**CHALLENGE**. Select every line below containing the word "that".
=======
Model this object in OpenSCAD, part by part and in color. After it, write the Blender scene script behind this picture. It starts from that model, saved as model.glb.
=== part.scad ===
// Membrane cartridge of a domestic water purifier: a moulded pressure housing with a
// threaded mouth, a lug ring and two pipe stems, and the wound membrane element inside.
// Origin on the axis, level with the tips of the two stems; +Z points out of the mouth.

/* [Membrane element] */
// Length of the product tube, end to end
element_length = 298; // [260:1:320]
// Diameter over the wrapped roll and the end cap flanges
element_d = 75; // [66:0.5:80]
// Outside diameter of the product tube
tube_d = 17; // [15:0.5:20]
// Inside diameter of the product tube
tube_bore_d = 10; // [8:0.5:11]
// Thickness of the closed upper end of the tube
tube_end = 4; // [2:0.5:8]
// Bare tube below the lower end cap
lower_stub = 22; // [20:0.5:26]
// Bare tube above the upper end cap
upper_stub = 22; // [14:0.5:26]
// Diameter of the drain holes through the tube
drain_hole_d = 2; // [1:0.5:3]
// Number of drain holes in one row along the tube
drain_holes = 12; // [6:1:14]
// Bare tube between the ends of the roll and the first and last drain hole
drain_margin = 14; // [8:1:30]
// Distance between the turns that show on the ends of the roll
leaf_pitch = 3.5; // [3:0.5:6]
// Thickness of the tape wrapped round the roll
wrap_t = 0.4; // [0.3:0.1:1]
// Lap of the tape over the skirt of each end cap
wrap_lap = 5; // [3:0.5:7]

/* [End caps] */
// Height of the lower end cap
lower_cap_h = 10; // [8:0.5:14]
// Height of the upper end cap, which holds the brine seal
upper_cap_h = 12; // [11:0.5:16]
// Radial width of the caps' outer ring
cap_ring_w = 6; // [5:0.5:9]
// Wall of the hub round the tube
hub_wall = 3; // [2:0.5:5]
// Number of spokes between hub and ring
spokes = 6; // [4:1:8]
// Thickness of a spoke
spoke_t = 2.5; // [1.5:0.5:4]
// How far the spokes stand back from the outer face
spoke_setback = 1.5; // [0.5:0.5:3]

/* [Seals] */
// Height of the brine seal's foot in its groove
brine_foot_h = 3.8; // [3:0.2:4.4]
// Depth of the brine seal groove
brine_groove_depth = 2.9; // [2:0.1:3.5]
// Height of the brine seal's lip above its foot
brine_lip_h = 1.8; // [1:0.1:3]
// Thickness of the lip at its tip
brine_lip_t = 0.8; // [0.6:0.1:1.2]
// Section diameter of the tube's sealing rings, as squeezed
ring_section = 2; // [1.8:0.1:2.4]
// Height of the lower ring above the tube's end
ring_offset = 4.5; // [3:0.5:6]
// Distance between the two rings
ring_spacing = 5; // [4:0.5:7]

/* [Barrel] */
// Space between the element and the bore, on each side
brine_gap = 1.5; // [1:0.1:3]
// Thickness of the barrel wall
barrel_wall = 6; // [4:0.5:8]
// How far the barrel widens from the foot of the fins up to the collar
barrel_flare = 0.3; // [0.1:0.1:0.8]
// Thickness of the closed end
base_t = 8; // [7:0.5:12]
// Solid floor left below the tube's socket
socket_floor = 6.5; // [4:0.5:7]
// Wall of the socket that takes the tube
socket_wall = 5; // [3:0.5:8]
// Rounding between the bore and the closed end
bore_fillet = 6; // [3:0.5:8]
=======
**RESPONSE BELOW**.
Model this object in OpenSCAD, part by part and in color. After it, write the Blender scene script behind this picture. It starts from that model, saved as model.glb.
// Distance between the turns that show on the ends of the roll
// Wall of the socket that takes the tube